*Set exercise*
The lines below are to be quoted exactly, from the first through the one that contains "in the grid.".

*Supplied data*
::::::::::

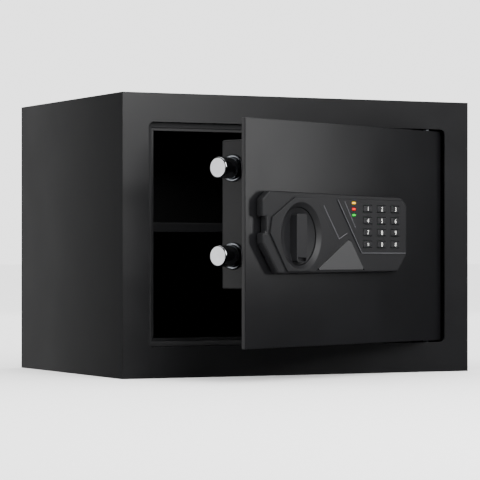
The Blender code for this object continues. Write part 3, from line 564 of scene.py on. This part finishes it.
def surface(name: str, points: np.ndarray, cap: Cap = Cap.ENDS) -> Mesh:
    """Make a closed mesh from a grid: each face joins four neighbours in the grid.

    Args:
        name: The mesh's name.
        points: Rings of points in millimetres, as ring, point, coordinate.
        cap: How the ends are closed.

    Returns:
        The mesh in metres, its doubles merged and its faces looking out.
    """
    rings, count = points.shape[:2]
    index = np.arange(rings * count).reshape(rings, count)
    index = np.hstack([index, index[:, :1]])
    if cap is Cap.RING:
        index = np.vstack([index, index[:1]])
    corners = [index[:-1, :-1], index[:-1, 1:], index[1:, 1:], index[1:, :-1]]
    faces = np.stack(corners, axis=-1).reshape(-1, 4).tolist()
    if cap is Cap.ENDS:
        faces += [index[0, :count][::-1].tolist(), index[rings - 1, :count].tolist()]
    mesh = bpy.data.meshes.new(name)
    mesh.from_pydata(points.reshape(-1, 3) * MM, [], faces)
    return tidy(mesh)


def tidy(mesh: Mesh, flat: float = 0.0) -> Mesh:
    """Merge a mesh's doubles, join faces that lie in one plane, and face it outward.

    Args:
        mesh: The mesh to clean.
        flat: The angle in degrees under which neighbouring faces are one plane.

    Returns:
        The same mesh.
    """
    bm = bmesh.new()
    bm.from_mesh(mesh)
    bmesh.ops.remove_doubles(bm, verts=bm.verts, dist=MERGE)
    if flat:
        bmesh.ops.dissolve_limit(
            bm, angle_limit=math.radians(flat), verts=bm.verts, edges=bm.edges
        )
    else:
        bmesh.ops.recalc_face_normals(bm, faces=bm.faces)
    bm.to_mesh(mesh)
    bm.free()
    return mesh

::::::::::

*Answer to the exercise*
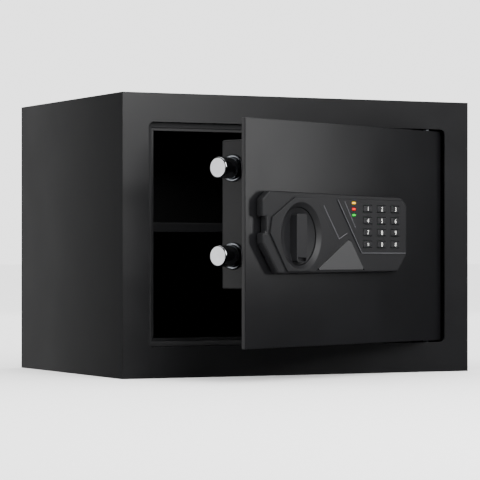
The Blender code for this object continues. Write part 3, from line 564 of scene.py on. This part finishes it.
def surface(name: str, points: np.ndarray, cap: Cap = Cap.ENDS) -> Mesh:
    """Make a closed mesh from a grid: each face joins four neighbours in the grid.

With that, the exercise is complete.